Grandparents eating breakfast with their granddaughter.

Senior Mortgages: Home Loans And Refinancing After Retirement

Victoria Araj10-minute read

June 23, 2022

Share:

Disclosure: This post contains affiliate links, which means we receive a commission if you click a link and purchase something that we have recommended. Please check out our disclosure policy for more details.

Taking out a new mortgage or refinancing after retirement can be a challenge, but with the right resources, you don’t have to limit your housing options.

In this article, we’ll look at the best loan options for seniors and how you can improve your chances of qualifying on a fixed income.

What Makes Buying A Home Different For Seniors?

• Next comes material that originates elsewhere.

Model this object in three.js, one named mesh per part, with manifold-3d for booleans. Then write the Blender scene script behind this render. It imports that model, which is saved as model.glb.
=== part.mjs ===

There’s no age limit when it comes to getting or refinancing a mortgage. Thanks to the Equal Credit Opportunity Act, seniors have the right to fair and equal treatment from lenders. So, what makes getting a mortgage different as a senior? It all comes down to motivations and finances.

Your Reasons For Moving

If you’ve lived in your current home for many years or have your mortgage paid off, you might wonder why you'd even want to move. Does it make sense to go through the entire home buying process again?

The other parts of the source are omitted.